Stein is most recognizable as a comically laconic character actor most famously playing the befuddled teacher who kept calling out for Ferris Buehler. But before he wandered into that side job, he was a conservative political operative, who cut his teeth in Richard Nixon’s presidential campaigns. As a pundit he maintains an air of intelligence and reasonability but occasionally pops off with the sort of outrageous hyperbole that makes for good cable news show fodder.

In this latest instance Stein is implicitly claiming when black voters choose a particular candidate as the one perceived more likely to advance the interests of blacks, this constitutes the only “racialized voting” that has ever happened in this country. Given that Richard Nixon’s campaigns pioneered the Southern strategy – persuading white Southern Democrats angry over Democratic support for civil rights legislation to switch their votes to Republicans – Stein’s claim is particularly bold.

Not surprisingly, Stein is wrong. In fact voting in this country was “racialized” for much of the 20th century because for much of that century most Southern voters chose candidates based on who would preserve their right to maintain the system of segregation, disenfranchisement and white supremacy known as Jim Crow. And it was racialized in the 19th century over the issue of slavery. Twelve 19th century presidents owned slaves, eight of them while in office. These included luminaries like George Washington, Thomas Jefferson, James Madison, James Monroe and Andrew Jackson.

Turning to last century, Woodrow Wilson was notorious for his view of black inferiority. Those beliefs were manifested in racial policies that were retrograde for his day. He approved the segregation of federal facilities, overturning a 50-year tradition of maintaining a desegregated civil service.

President William Howard Taft publicly declared that he thought the 15th Amendment, guaranteeing that the right to vote could not be abridged on the basis of race, to be a mistake. He lauded vocational education for blacks, proudly proclaiming “I am not one of those who believes it is well to educate the mass of Negroes with academic or university education.”

Calvin Coolidge, was the only presidential candidate in the 1924 campaign who declined to criticize the Ku Klux Klan at a time that the organization conducted a campaign of terror and lynching against Southern blacks.

These are instances of presidents voicing clearly racist views or enacting clearly racist policies or both.
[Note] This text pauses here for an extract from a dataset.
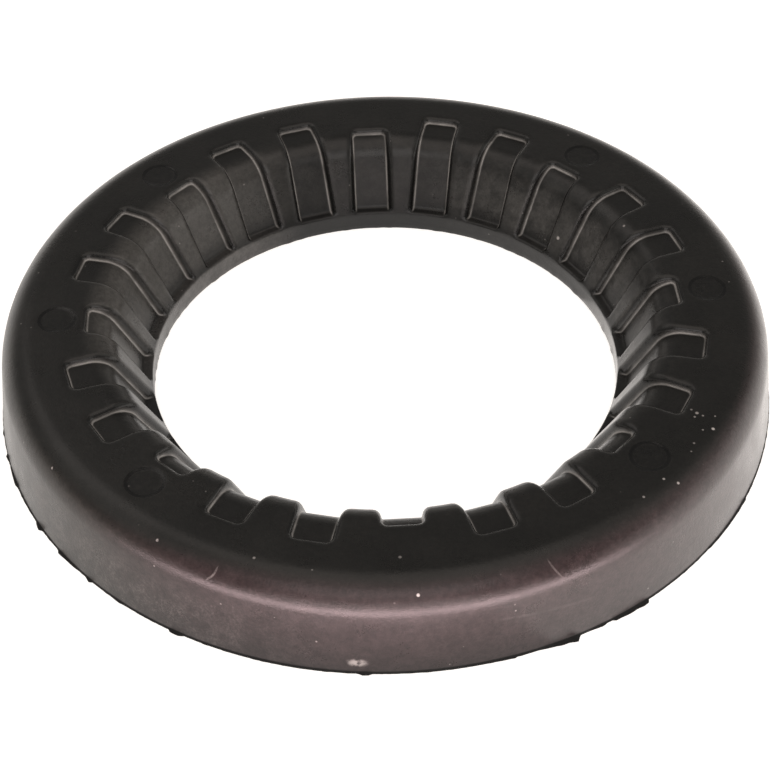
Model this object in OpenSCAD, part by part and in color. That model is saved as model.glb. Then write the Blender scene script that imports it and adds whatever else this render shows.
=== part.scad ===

The list of presidents who refused to enact civil rights legislation or used administration resources to protected black rights at the risk of agitating Southern whites includes pretty much every 20th century president up to Johnson (though Truman could arguably be excluded). In short, American history presents many better candidates than Obama for “most racist president.”

It would be easy to write off Stein’s remarks as of somewhat more than usually outrageous hyperbole from a political pundit. But Stein’s remarks are important because they say a lot about what we are willing to say about race these days. Stein can get away with making a claim this patently a historical because we don’t like looking at our racist past.

His remarks come at the same time certain activists are attempting to remove from public school history curricula any reference to either slavery or discriminatory racial policies of the 20th century. That willful historical amnesia travels lockstep with the other facet of Stein’s claim – the idea that acknowledging race as an issue with continuing salience is itself racist. Indeed, the Steins of the world seem to believe that it is the only racism that matters today.

For much of the 20th century, racism was synonymous with white supremacy – a system of laws, social norms and private actions that kept blacks in state of social, political and economic subservience. That history is the sole reason that the accusation of racism can have any resonance. Otherwise, appealing to voters on the basis of race would be no more questionable than appealing on the basis of income or occupation.

The racism that matters is the racism that denies the humanity of a race of people. If we want to debate the most racist president – or the most racist anything – that should be our measuring stick.